* start *

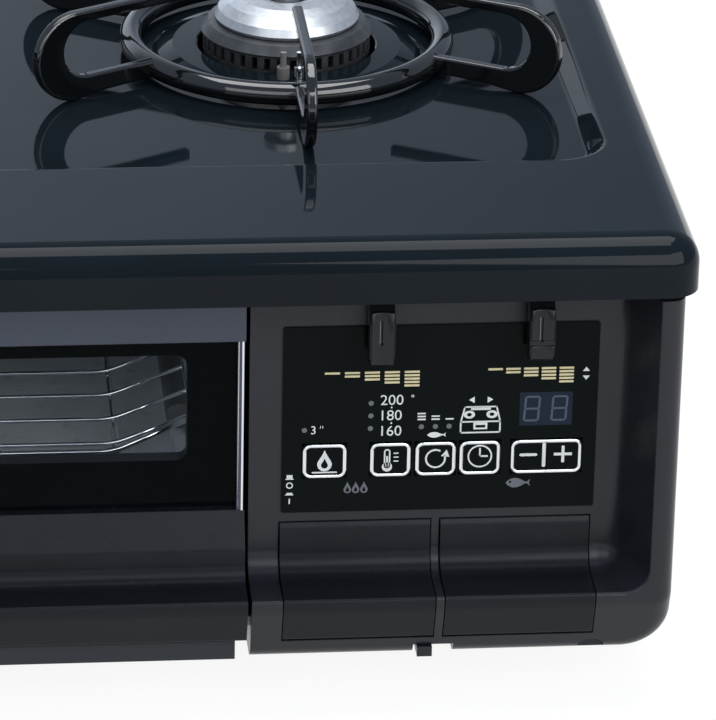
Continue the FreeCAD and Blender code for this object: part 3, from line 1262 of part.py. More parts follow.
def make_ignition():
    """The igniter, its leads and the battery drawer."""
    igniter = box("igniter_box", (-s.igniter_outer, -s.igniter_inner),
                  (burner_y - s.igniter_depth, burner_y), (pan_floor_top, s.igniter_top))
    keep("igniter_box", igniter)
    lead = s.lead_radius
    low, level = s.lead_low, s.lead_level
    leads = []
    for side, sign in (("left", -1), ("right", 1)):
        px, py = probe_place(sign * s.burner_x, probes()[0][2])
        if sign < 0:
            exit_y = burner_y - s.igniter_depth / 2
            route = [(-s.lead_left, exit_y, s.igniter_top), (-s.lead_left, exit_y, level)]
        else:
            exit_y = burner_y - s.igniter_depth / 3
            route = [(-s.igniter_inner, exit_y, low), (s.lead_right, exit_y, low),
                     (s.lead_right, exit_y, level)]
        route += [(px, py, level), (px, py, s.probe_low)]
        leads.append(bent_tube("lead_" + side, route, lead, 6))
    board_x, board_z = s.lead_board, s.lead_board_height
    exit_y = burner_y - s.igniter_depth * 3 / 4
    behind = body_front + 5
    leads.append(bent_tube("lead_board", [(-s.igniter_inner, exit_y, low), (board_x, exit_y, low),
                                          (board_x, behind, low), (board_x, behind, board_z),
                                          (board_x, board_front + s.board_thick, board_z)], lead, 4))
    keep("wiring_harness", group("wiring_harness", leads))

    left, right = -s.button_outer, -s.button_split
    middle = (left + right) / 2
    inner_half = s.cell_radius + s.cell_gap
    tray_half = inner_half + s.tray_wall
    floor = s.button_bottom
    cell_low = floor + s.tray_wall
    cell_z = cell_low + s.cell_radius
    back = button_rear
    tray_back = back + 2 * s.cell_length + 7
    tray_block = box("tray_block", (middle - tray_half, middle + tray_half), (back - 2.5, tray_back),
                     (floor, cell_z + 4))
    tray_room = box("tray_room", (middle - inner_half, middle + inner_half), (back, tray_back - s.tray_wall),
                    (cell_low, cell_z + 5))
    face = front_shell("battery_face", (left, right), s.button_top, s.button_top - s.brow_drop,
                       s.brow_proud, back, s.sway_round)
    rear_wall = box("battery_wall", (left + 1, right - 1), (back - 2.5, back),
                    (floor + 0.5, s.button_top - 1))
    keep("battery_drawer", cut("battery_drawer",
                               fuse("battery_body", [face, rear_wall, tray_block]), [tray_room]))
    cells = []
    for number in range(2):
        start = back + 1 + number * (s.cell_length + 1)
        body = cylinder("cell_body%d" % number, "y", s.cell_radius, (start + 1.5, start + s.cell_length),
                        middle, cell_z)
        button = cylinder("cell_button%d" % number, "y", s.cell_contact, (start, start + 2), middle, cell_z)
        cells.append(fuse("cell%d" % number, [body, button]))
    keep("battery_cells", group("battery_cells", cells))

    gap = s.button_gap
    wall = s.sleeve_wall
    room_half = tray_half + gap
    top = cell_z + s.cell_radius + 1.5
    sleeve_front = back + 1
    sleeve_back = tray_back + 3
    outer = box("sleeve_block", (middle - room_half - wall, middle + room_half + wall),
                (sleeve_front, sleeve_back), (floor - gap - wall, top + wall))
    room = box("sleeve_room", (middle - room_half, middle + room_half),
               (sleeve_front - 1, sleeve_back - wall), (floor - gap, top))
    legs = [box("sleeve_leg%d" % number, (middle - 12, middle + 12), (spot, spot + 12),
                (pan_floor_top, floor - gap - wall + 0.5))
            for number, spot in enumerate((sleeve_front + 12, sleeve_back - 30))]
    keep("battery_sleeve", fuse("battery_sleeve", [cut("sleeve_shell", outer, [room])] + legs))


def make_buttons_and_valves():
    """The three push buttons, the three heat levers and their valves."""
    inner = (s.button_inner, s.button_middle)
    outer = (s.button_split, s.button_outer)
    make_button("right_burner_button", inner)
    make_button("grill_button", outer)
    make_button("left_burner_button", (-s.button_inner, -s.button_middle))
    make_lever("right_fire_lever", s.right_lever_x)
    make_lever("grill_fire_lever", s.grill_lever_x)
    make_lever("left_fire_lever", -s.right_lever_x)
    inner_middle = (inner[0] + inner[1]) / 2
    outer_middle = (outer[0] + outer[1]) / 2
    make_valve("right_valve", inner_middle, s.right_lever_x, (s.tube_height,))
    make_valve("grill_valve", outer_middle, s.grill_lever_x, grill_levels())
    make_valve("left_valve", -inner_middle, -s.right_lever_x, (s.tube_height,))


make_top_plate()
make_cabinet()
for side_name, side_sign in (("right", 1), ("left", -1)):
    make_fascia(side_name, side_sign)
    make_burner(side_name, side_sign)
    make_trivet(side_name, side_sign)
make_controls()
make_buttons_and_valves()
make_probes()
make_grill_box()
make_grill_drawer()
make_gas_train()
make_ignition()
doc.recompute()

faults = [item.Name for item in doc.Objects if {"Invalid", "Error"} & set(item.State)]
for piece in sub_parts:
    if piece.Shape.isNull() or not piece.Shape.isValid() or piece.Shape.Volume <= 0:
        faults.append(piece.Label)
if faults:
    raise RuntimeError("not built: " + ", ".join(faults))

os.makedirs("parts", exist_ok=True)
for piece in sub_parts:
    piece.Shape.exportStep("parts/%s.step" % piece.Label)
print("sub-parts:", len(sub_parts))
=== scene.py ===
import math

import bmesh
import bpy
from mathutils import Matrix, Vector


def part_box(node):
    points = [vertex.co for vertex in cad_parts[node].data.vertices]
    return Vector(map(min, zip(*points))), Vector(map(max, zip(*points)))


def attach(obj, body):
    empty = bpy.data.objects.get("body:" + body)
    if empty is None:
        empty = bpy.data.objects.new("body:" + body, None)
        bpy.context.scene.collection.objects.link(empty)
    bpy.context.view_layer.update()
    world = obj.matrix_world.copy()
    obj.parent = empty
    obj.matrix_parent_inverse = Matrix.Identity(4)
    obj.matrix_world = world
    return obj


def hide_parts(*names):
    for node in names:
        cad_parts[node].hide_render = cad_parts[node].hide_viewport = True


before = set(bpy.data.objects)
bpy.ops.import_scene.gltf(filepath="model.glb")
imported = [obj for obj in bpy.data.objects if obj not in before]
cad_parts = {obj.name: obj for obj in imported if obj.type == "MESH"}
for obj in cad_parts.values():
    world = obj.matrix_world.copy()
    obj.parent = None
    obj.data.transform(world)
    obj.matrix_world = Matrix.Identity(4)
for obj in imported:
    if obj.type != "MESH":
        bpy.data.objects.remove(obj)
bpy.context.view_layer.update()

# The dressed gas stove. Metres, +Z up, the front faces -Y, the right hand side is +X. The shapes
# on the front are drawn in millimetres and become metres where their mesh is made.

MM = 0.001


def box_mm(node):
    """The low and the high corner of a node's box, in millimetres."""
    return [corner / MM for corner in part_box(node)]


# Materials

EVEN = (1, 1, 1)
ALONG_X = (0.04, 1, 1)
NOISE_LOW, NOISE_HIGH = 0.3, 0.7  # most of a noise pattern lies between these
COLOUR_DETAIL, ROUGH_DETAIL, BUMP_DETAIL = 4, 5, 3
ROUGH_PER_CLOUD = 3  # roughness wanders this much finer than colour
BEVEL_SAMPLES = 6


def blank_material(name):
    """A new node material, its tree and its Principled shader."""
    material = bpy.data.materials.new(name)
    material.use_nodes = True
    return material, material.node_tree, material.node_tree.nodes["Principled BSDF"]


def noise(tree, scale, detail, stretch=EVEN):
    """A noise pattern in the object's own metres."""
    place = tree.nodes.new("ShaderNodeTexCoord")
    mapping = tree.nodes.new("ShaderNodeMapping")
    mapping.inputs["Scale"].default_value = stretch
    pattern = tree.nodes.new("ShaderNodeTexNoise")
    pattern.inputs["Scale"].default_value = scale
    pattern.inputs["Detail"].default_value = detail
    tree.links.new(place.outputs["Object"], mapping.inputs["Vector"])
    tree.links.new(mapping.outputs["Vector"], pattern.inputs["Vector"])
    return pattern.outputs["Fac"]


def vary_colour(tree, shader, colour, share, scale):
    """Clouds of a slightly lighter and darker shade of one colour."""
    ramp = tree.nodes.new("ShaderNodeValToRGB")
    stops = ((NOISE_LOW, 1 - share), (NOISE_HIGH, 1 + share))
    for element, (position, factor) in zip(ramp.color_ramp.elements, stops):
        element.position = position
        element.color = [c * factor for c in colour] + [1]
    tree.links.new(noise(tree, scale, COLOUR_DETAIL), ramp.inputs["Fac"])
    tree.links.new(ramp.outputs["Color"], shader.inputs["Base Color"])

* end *

Reproduce every line of the listing above in which the string "this" appears.

Continue the FreeCAD and Blender code for this object: part 3, from line 1262 of part.py. More parts follow.
ROUGH_PER_CLOUD = 3  # roughness wanders this much finer than colour